The best time I had at a Gathering was the last one I went to, in Houston. A lot of the local chapter members, now my good friends, attended. It was the first time I had a posse of my own, the first time I always knew who I'd eat lunch with. I actually felt a bit guilty for not trying harder to make new friends, and I did make a conscious effort to interact with people who seemed to be alone and a bit lost. But it was wonderful to sit in the lobby with a group of people who I felt very comfortable with during breaks. It made all the difference.

Still, I doubt I'll ever go to another Gathering. It's expensive for one thing. For the last two years and for the foreseeable future, Las Vegas is now the permanent location. For economic reasons, it is now paired with the much larger Glass Craft Expo. If I go again, it would only be to have a booth at the expo. And I'd only do that if I had a buddy to share the space with.

There are a lot of things I'd have done or would do if I had a buddy. I would have gone to Bead Camp. I might have gone to the big bead shows in Tucson and in Wisconsin. I'd definitely be in Asheville right now. And the thing is, I know if I went alone, it might be hard walking in that first day, but I'd almost definitely get past the discomfort and have fun. I'm quite sure I'd have a good time in the long run.

But mobilizing to go, there's the rub. It gives me so much anxiety that I talk myself out of it. I say it costs too much, I tell myself (and this is true) that there are plenty of bead makers out there who never go to a single class or group event and are perfectly happy to just work on their craft.

I'm not alone at being a loner.

It's not hopeless though. High school doesn't have to be forever. I've put my name down for the next retreat in Asheville, in the fall, and I'm determined to go.

What's the worst that could happen? If I don't have a great time, well, it's just a weekend. There'll be another one.

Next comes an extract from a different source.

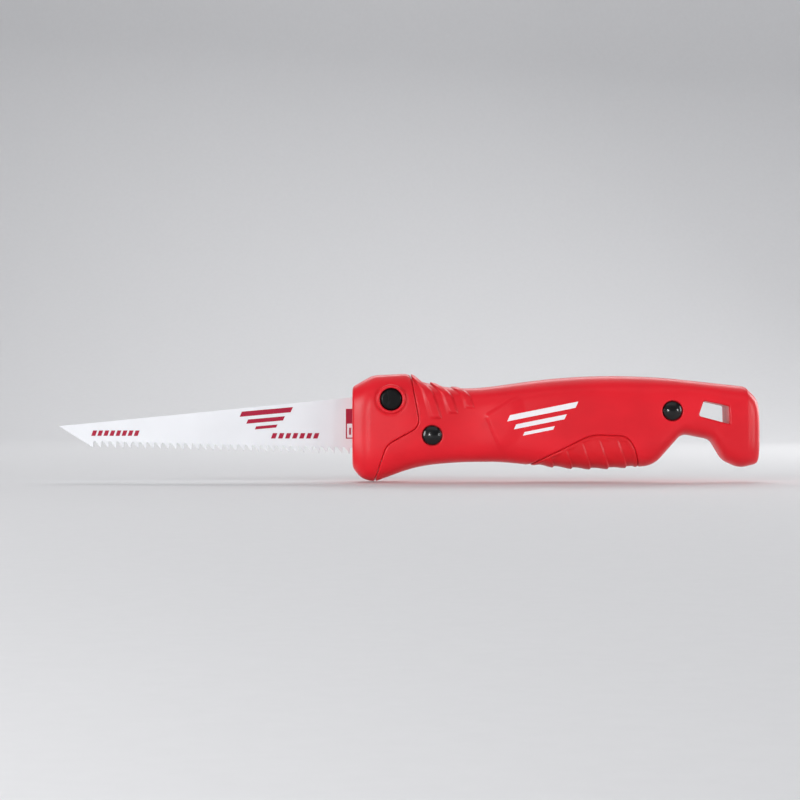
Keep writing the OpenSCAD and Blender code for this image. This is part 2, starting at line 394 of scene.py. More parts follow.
def thinned(points: Array, faces: Array, keep: float) -> tuple[Array, Array]:
    """Joins the faces of flat stretches.

    Args:
        points: a mesh's points.
        faces: its faces.
        keep: the share of the triangles that stays.

    Returns:
        The points and the triangles that are left.
    """
    piece = mesh_object("thinning", points, faces.tolist())
    modifier = piece.modifiers.new("thin", "DECIMATE")
    modifier.ratio = keep
    modifier.use_collapse_triangulate = True
    mesh = evaluated(piece).data
    flat = np.zeros(len(mesh.vertices) * 3, np.float32)
    mesh.vertices.foreach_get("co", flat)
    corners = np.zeros(len(mesh.polygons) * 3, np.int32)
    mesh.polygons.foreach_get("vertices", corners)
    bpy.data.objects.remove(piece)
    bpy.data.meshes.remove(mesh)
    return flat.reshape(-1, 3).astype(float) / MM, corners.reshape(-1, 3)


def bevelled(piece: bpy.types.Object, width: float, segments: int = 2,
             degrees: float = 35) -> bpy.types.Object:
    """Rounds an object's sharp edges.

    Args:
        piece: the object.
        width: the rounding's width in millimetres.
        segments: faces across the rounding.
        degrees: the least angle of an edge that is rounded.

    Returns:
        The same object with its final mesh.
    """
    modifier = piece.modifiers.new("round", "BEVEL")
    modifier.width = width * MM
    modifier.segments = segments
    modifier.limit_method = "ANGLE"
    modifier.angle_limit = math.radians(degrees)
    return evaluated(piece)


def drawn_plate(name: str, outline: Sequence[Point2], y0: float, y1: float,
                holes: Sequence[tuple[Point2, float]] = ()) -> bpy.types.Object:
    """Draws an outline in the side view out along Y, with round holes through it.

    Args:
        name: the new object's name.
        outline: the outline's points.
        y0: where it starts.
        y1: where it ends.
        holes: centre and radius of each round hole.

    Returns:
        The new closed object.
    """
    loops = [[tuple(p) for p in outline]]
    for (hx, hz), radius in holes:
        turn = [2 * math.pi * k / HOLE_SIDES for k in range(HOLE_SIDES)]
        loops.append([(hx + radius * math.cos(a), hz + radius * math.sin(a)) for a in turn])
    work = bmesh.new()
    edges = []
    for loop in loops:
        verts = [work.verts.new((x * MM, y0 * MM, z * MM)) for x, z in loop]
        edges += [work.edges.new((a, b)) for a, b in zip(verts, verts[1:] + verts[:1])]
    bmesh.ops.triangle_fill(work, edges=edges, use_beauty=True, normal=(0, -1, 0))
    pushed = bmesh.ops.extrude_face_region(work, geom=list(work.faces))
    moved = [v for v in pushed["geom"] if isinstance(v, bmesh.types.BMVert)]
    bmesh.ops.translate(work, verts=moved, vec=(0, (y1 - y0) * MM, 0))
    bmesh.ops.recalc_face_normals(work, faces=work.faces)
    bmesh.ops.dissolve_limit(work, angle_limit=FLAT_ANGLE, verts=work.verts, edges=work.edges)
    mesh = bpy.data.meshes.new(name)
    work.to_mesh(mesh)
    work.free()
    return linked(name, mesh)


def joined(name: str, pieces: Sequence[bpy.types.Object]) -> bpy.types.Object:
    """Puts the meshes of several objects into one object and removes the others."""
    work = bmesh.new()
    for piece in pieces:
        work.from_mesh(piece.data)
    mesh = bpy.data.meshes.new(name)
    work.to_mesh(mesh)
    work.free()
    for finish in pieces[0].data.materials:
        mesh.materials.append(finish)
    for piece in pieces:
        bpy.data.meshes.remove(piece.data)
    return linked(name, mesh)


@dataclass(frozen=True)
class Piece:
    """A finished object, and what it stands for in the CAD model."""

    shape: bpy.types.Object
    body: str
    slot: str
    nodes: tuple[str, ...] = ()

    def mount(self) -> None:
        """Makes the object ride on its body and hides the nodes that it stands for."""
        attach(self.shape, self.body)
        if self.nodes:
            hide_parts(*self.nodes)
        self.shape.data.validate()
        log.info("%s: %d faces on body %s", self.shape.name, len(self.shape.data.polygons), self.body)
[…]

I haven't a reason, a clue or a sign
I haven't the slightest idea
Of the shape of your heart or the state of your mind
Do you ever let anyone near
Do you ever reach out with arms open wide
Do you ever jump in closing your eyes
Or are you one of the fortunate kind
Alone but not lonely

Every day on the street I study their faces
The ones who rush on through the crowd
Towards their own quiet worlds, their separate places
Somewhere I'm never allowed
'Cause I've always been one to say what I need
And then the next thing it's done and I'm watching 'em leave
And I'm thinking, I wish I could be
Alone but not lonely

So which one are you tonight
Do you change with the morning light
Do you say more than what sounds right
Do you say what you mean?

There are moments in time that are meant to be held
Like fragile, breakable things
There are others that pass us, you can't even tell
Such is their grace and their speed
And this one is gone in the blink of an eye
You can ask me the truth but tonight I will lie
Unflinching I'll tell you that I'm alone but not lonely.